By StephenF

Ralph Vaughan Williams

I drove over to Mickelham, a village close to Box Hill and Dorking in Surrey this afternoon. I was taking dust sheets, paint brushes and rollers etc for my youngest daughter, Adele, to use as she starts putting her own stamp on her new place. She was lunching with friends at a pub that was equidistant for them all and, to work up an appetite, they had gone for a 4 mile walk up and around Box Hill. I popped into the Dorking Halls on the way back, outside of which stands this statue of the great English composer, Ralph Vaughan Williams (1872 - 1958). Vaughan Williams lived in his earlier years at nearby Leith Hill Place. It's now in the care of the National Trust and is currently closed for refurbishment. It's not a grand house but it enjoys beautiful views over the Surrey Hills.

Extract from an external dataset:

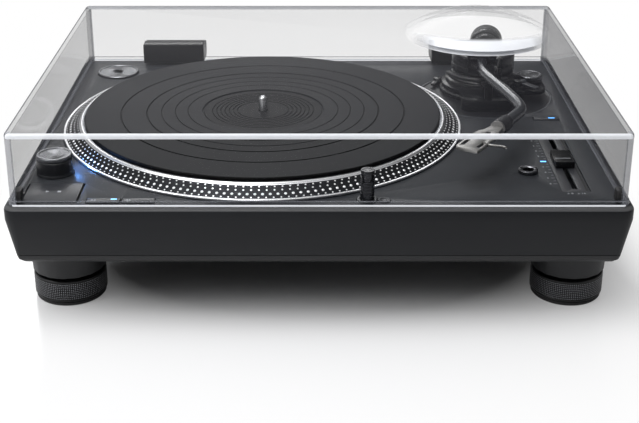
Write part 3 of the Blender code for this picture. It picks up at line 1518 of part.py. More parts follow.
def make_cover(finishes):
    """The clear dust cover: a shell with rounded edges, a bead round its foot and a dome over the arm."""
    width = plinth_width - 2 * lid_side_inset
    depth = plinth_depth - lid_front_inset - lid_back_inset
    foot = seat_gap - lid_height
    at = Vector((0, front_y + lid_front_inset + depth / 2, deck_z + lid_height))
    levels = [(lid_edge_round - side, height - lid_edge_round)
              for side, height in arc(0, 0, lid_edge_round, 0, math.pi / 2, 3)]
    levels.append((0, lid_bead_height + lid_bead_width - lid_height))
    levels.append((-lid_bead_width, lid_bead_height - lid_height))
    levels.append((-lid_bead_width, foot))
    cover = lofted("dust_cover", width, depth, lid_corner, levels, at, finishes["clear"])

    ball = (dome_radius * dome_radius + dome_rise * dome_rise) / (2 * dome_rise)
    centre = dome_rise - ball
    fillet_radius = math.sqrt((ball + dome_root) ** 2 - (dome_root - centre) ** 2)
    meet = math.asin(fillet_radius / (ball + dome_root))
    outside = arc(0, centre, ball, 0, meet, 6)
    outside += arc(fillet_radius, dome_root, dome_root, meet - math.pi, -math.pi, 2)[1:]
    outside += [(fillet_radius, -lid_roof / 2), (0, -lid_roof / 2)]
    dome_at = Vector((pivot.x - dome_left, pivot.y - dome_forward, deck_z + lid_height))
    dome = turned("dome", outside, dome_at, segments=32)
    boolean(cover, 'UNION', dome)

    frame_at_height = deck_z + seat_gap
    frame_top = hinge_box_top + seat_gap + lid_bead_height
    frame_width = hinge_width + 2 * seat_gap + 2 * lid_bead_height
    back_face = back_y - lid_back_inset
    for side in (-1, 1):
        frame_at = Vector((hinge_axis(side).x, back_face, frame_at_height))
        frame = block(f"notch_frame_{side + 2}", (frame_width, 2 * lid_bead_width, frame_top - seat_gap), frame_at)
        boolean(cover, 'UNION', frame)

    inside_size = (width - 2 * lid_wall, depth - 2 * lid_wall)
    inside_levels = [(0, -lid_roof), (0, foot - overrun)]
    inside = lofted("cover_inside", *inside_size, lid_corner, inside_levels, at)
    inner_ball = ball - lid_wall
    reach = math.acos((-lid_roof - overrun - centre) / inner_ball)
    bowl = arc(0, centre, inner_ball, 0, reach, 6) + [(0, -lid_roof - overrun)]
    inner_dome = turned("dome_inside", bowl, dome_at, segments=32)
    boolean(cover, 'DIFFERENCE', inside, inner_dome)
    for side in (-1, 1):
        notch_at = Vector((hinge_axis(side).x, back_face - lid_wall / 2, deck_z - overrun))
        notch = block(f"hinge_notch_{side + 2}",
                      (hinge_width + 2 * seat_gap, 2 * lid_wall + 2 * lid_bead_width, hinge_box_top + seat_gap + overrun),
                      notch_at)
        boolean(cover, 'DIFFERENCE', notch)


def make_hinges(cabinet, finishes):
    """Friction hinges: a box clamped through the cover's back wall, and a socket block in the cabinet."""
    back_face = back_y - lid_back_inset
    box_front = back_face - lid_wall - hinge_box_depth
    box_height = hinge_box_top - hinge_box_bottom
    for side, word in ((-1, "left"), (1, "right")):
        axis = hinge_axis(side)
        box_at = Vector((axis.x, (back_face + box_front) / 2, deck_z + hinge_box_bottom))
        box = block("hinge_" + word, (hinge_width, back_face - box_front, box_height), box_at, finishes["black_plastic"])
        edge_round(box, hinge_edge, steps=2)
        arm_height = hinge_axis_height + knuckle_radius / 2 - hinge_box_bottom
        for end in (-1, 1):
            centre_x = axis.x + end * (hinge_width - knuckle_outer) / 2
            arm_at = Vector((centre_x, (back_face - lid_wall + axis.y) / 2, deck_z + hinge_box_bottom))
            arm = block(f"hinge_{word}_arm_{end + 2}",
                        (knuckle_outer, axis.y - back_face + lid_wall, arm_height), arm_at)
            knuckle = rod(f"hinge_{word}_knuckle_{end + 2}", knuckle_radius, knuckle_outer,
                          Vector((centre_x - knuckle_outer / 2, axis.y, axis.z)), segments=12, axis='X')
            boolean(box, 'UNION', arm, knuckle)
        pin = rod(f"hinge_{word}_pin", hinge_pin_radius, hinge_width - knuckle_outer,
                  axis - Vector(((hinge_width - knuckle_outer) / 2, 0, 0)), segments=8, axis='X')
        boolean(box, 'UNION', pin)

        block_depth = socket_depth_inside + socket_proud
        block_y = back_y + socket_proud - block_depth / 2
        socket_at = Vector((axis.x, block_y, deck_z - socket_sink))
        socket = block("hinge_socket_" + word, (socket_width, block_depth, socket_sink - seat_gap), socket_at,
                       finishes["black_plastic"])
        seat = block(f"hinge_seat_{word}",
                     (socket_width + 2 * seat_gap, socket_depth_inside + seat_gap + overrun, socket_sink + seat_gap + overrun),
                     Vector((axis.x, back_y + (overrun - socket_depth_inside - seat_gap) / 2,
                             deck_z - socket_sink - seat_gap)))
        boolean(cabinet, 'DIFFERENCE', seat)
        web_top = hinge_axis_height - knuckle_radius + hinge_box_bottom
        web = block(f"hinge_{word}_web",
                    (knuckle_middle, axis.y - back_y, web_top + socket_sink / 2),
                    Vector((axis.x, (axis.y + back_y) / 2, deck_z - socket_sink / 2)))
        middle = rod(f"hinge_{word}_middle", knuckle_radius, knuckle_middle,
                     axis - Vector((knuckle_middle / 2, 0, 0)), segments=12, axis='X')
        bore = rod(f"hinge_{word}_bore", hinge_pin_radius + seat_gap, knuckle_middle + 2 * overrun,
                   axis - Vector((knuckle_middle / 2 + overrun, 0, 0)), segments=8, axis='X')
        boolean(socket, 'UNION', web, middle)
        boolean(socket, 'DIFFERENCE', bore)


def make_tub(name, width, at, finishes):
    """A shallow plastic tub, open to the back and below, for the sockets of one terminal bay."""
    setback = side_draw_in + base_edge_round
    depth = tub_depth - setback
    size = (width - 2 * seat_gap, depth, tub_height - seat_gap)
    middle_y = setback + depth / 2 - seat_gap
    tub = block(name, size, at - Vector((0, middle_y, 0)), finishes["black_plastic"])
    inner = (width - 2 * seat_gap - 2 * tub_wall, depth, tub_height - seat_gap - tub_wall + overrun)
    space = block(name + "_space", inner, at - Vector((0, middle_y - tub_wall, overrun)))
    boolean(tub, 'DIFFERENCE', space)
    return tub


def make_terminals(cabinet, base, finishes):
    """The signal sockets with their earth post, and the mains inlet, in two bays under the back edge."""
    phono_at = Vector((right_x - phono_from_right, back_y, ground_clearance))
    mains_at = Vector((left_x + mains_from_left, back_y, ground_clearance))
    bays = (("phono_bay", phono_tub_width, phono_at), ("mains_bay", mains_tub_width, mains_at))
    for name, width, at in bays:
        size = (width, tub_depth + overrun, tub_height + overrun)
        for thing, suffix in ((cabinet, "_upper"), (base, "_lower")):
            cut = block(name + suffix, size, at - Vector((0, (tub_depth - overrun) / 2, overrun)))
            boolean(thing, 'DIFFERENCE', cut)

    make_tub("phono_panel", phono_tub_width, phono_at, finishes)
    wall_face = back_y - tub_depth + seat_gap + tub_wall
    middle = ground_clearance + (tub_height - tub_wall) / 2
    for index, word in ((-1, "left"), (1, "right")):
        jack_at = Vector((phono_at.x + index * jack_spacing / 2 - jack_spacing / 2, wall_face + seat_gap, middle))
        bore_foot = jack_flange
        profile = [
            (0, bore_foot),
            (jack_bore_radius, bore_foot),
            (jack_bore_radius, jack_length),
            (jack_radius, jack_length),
            (jack_radius, jack_flange),
            (jack_flange_radius, jack_flange),
            (jack_flange_radius, 0),
            (0, 0),
        ]
        turned("phono_jack_" + word, profile, jack_at, finishes["gold"], segments=12, tilt=-math.pi / 2)
    post_at = Vector((phono_at.x + jack_spacing + jack_flange_radius, wall_face + seat_gap, middle))
    post = [
        (0, post_length),
        (post_radius - post_stem_radius / 4, post_length),
        (post_radius, post_length - post_stem_radius / 4),
        (post_radius, post_length / 3),
        (post_stem_radius, post_length / 3),
        (post_stem_radius, 0),
        (0, 0),
    ]
    turned("ground_post", post, post_at, finishes["steel"], segments=12, tilt=-math.pi / 2)

    inlet = make_tub("mains_inlet", mains_tub_width, mains_at, finishes)
    body_foot = middle - inlet_height / 2
    body_at = Vector((mains_at.x, wall_face + (inlet_length - tub_wall) / 2, body_foot))
    body = block("inlet_body", (inlet_width, inlet_length + tub_wall, inlet_height), body_at)
    mouth = block("inlet_mouth", (inlet_width - 2 * inlet_wall, inlet_length, inlet_height - 2 * inlet_wall),
                  Vector((mains_at.x, wall_face + inlet_length / 2 + inlet_wall, body_foot + inlet_wall)),
                  round_radius=inlet_corner, steps=2)
    boolean(inlet, 'UNION', body)
    boolean(inlet, 'DIFFERENCE', mouth)
    for index in (-1, 1):
        pin_at = Vector((mains_at.x + index * inlet_pin_spacing / 2, wall_face, middle))
        pin = rod("inlet_pin_" + str(index + 2), inlet_pin_radius, inlet_length - inlet_wall, pin_at,
                  segments=8, axis='Y')
        boolean(inlet, 'UNION', pin)


colours = {
    "satin_black": finish("satin_black", (0.017, 0.018, 0.021), 0.38),
    "deck_grey": finish("deck_grey", (0.040, 0.043, 0.050), 0.40),
    "black_metal": finish("black_metal", (0.012, 0.013, 0.016), 0.32, metallic=0.4),
    "arm_black": finish("arm_black", (0.030, 0.033, 0.038), 0.28, metallic=0.5),
    "black_plastic": finish("black_plastic", (0.010, 0.010, 0.011), 0.45),
    "rubber": finish("rubber", (0.014, 0.014, 0.016), 0.75),
    "cast_rim": finish("cast_rim", (0.16, 0.17, 0.18), 0.30, metallic=0.9),
    "spun_metal": finish("spun_metal", (0.060, 0.064, 0.072), 0.30, metallic=0.8),
    "silver": finish("silver", (0.55, 0.55, 0.55), 0.30, metallic=0.9),
    "steel": finish("steel", (0.50, 0.51, 0.53), 0.28, metallic=1.0),
    "gold": finish("gold", (0.72, 0.50, 0.20), 0.25, metallic=1.0),
    "copper": finish("copper", (0.42, 0.17, 0.07), 0.35, metallic=0.9),
    "board": finish("board", (0.02, 0.09, 0.04), 0.55),
    "blue_lens": finish("blue_lens", (0.45, 0.62, 1.0), 0.15, alpha=0.7),
    "clear": finish("clear", (0.92, 0.93, 0.96), 0.04, alpha=0.2),
}

plinth = make_plinth(colours)
tray = make_base(colours)
make_feet(colours)
make_motor(colours)
make_platter(colours)
make_power_column(colours)
make_buttons(plinth, colours)
make_stylus_light(plinth, colours)
make_fader(plinth, colours)
make_deck_fittings(plinth, colours)

make_arm_base(colours)
make_platform(colours)
make_cueing(colours)
arm_carrier = empty("arm_frame", pivot, parked)
make_small_arm_parts(colours)
make_rest(arm_carrier, colours)
make_turret(arm_carrier, colours)
shell_carrier = make_arm(arm_carrier, colours)
make_headshell(shell_carrier, colours)

make_cover(colours)
make_hinges(plinth, colours)
make_terminals(plinth, tray, colours)
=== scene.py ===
import math

import bmesh
import bpy
from mathutils import Matrix, Vector


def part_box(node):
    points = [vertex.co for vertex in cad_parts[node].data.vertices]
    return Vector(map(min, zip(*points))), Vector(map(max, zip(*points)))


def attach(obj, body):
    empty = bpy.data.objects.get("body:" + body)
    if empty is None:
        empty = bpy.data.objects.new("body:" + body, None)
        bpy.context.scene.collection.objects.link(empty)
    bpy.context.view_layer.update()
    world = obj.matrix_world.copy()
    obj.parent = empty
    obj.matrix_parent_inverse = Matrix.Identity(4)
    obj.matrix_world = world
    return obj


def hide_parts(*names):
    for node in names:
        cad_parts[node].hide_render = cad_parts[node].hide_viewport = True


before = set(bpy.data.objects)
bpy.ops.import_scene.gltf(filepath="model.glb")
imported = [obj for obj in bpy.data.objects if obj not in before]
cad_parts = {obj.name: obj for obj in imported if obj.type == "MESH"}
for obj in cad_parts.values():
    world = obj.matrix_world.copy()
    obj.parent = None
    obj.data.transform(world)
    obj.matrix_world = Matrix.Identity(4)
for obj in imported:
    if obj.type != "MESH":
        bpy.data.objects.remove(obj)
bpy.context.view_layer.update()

# The view: a little above the deck and from straight in front, as a shop shows such a deck.
# The lens is long and the whole deck with its closed cover fills the picture from side to side.
scene = bpy.context.scene
scene.view_settings.view_transform = 'Standard'
lens = bpy.data.cameras.new("view")
lens.lens = 69.697
lens.sensor_width = 36.0
lens.shift_x = 0.00855
lens.shift_y = -0.10
view = bpy.data.objects.new("view", lens)
view.location = (-0.00351, -0.98819, 0.45842)
view.rotation_euler = (math.radians(90.0 - 21.611), 0, 0)
scene.collection.objects.link(view)
scene.camera = view


# The studio: a pale floor that runs out of sight, and a bright room. One wide soft lamp hangs overhead,
# one stands at the left in front and one behind, so that the black paint still shows its shape.
floor_mesh = bpy.data.meshes.new("floor")
bm = bmesh.new()
bmesh.ops.create_grid(bm, x_segments=1, y_segments=1, size=6.0)
bm.to_mesh(floor_mesh)
bm.free()
floor = bpy.data.objects.new("floor", floor_mesh)
scene.collection.objects.link(floor)


class Wire:
    """A socket of a finish's nodes. Sums on it add the Math nodes that do them."""

    def __init__(self, tree, socket=None):
        self.tree = tree
        self.socket = socket

    def node(self, kind, sockets=None, output=0, **settings):
        """Adds a node, sets it, then gives its sockets their values or wires; returns one output."""
        made = self.tree.nodes.new(kind)
        for key, value in settings.items():
            setattr(made, key, value)
        for key, value in (sockets or {}).items():
            if isinstance(value, Wire):
                self.tree.links.new(value.socket, made.inputs[key])
            else:
                made.inputs[key].default_value = value
        return Wire(self.tree, made.outputs[output])

    def math(self, operation, first, second=0.0, clamp=False):
        return self.node('ShaderNodeMath', {0: first, 1: second}, operation=operation, use_clamp=clamp)

    def __add__(self, other):
        return self.math('ADD', self, other)

    def __radd__(self, other):
        return self.math('ADD', other, self)

    def __sub__(self, other):
        return self.math('SUBTRACT', self, other)

    def __rsub__(self, other):
        return self.math('SUBTRACT', other, self)

    def __mul__(self, other):
        return self.math('MULTIPLY', self, other)

    def __pow__(self, other):
        return self.math('POWER', self, other)

    def __gt__(self, other):
        return self.math('GREATER_THAN', self, other)

    def __lt__(self, other):
        return self.math('LESS_THAN', self, other)

    def __abs__(self):
        return self.math('ABSOLUTE', self)

    def most(self, other):
        return self.math('MAXIMUM', self, other)

    def rise(self, start, slope):
        """Nothing up to a start, then a climb at a slope, to 1 at the most."""
        return self.math('MULTIPLY', self - start, slope, clamp=True)

    def ray(self, kind):
        """1 where the ray that looks is of one kind."""
        return self.node('ShaderNodeLightPath', output="Is %s Ray" % kind)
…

Vaughan Williams composed The Lark Ascending in 1914 on the eve of the First World War. It's a wonderful evocation of a pastoral English scene with the solo violin tracing the upwards flight of the lark. It's like the calm before the storm to come. Vaughan Williams was a great collector of folk songs, along with Holst and Cecil Sharp, and he referenced a number of the melodies in his works. The folk tradition owes a huge debt to RVW for documenting traditional songs that might otherwise have been lost.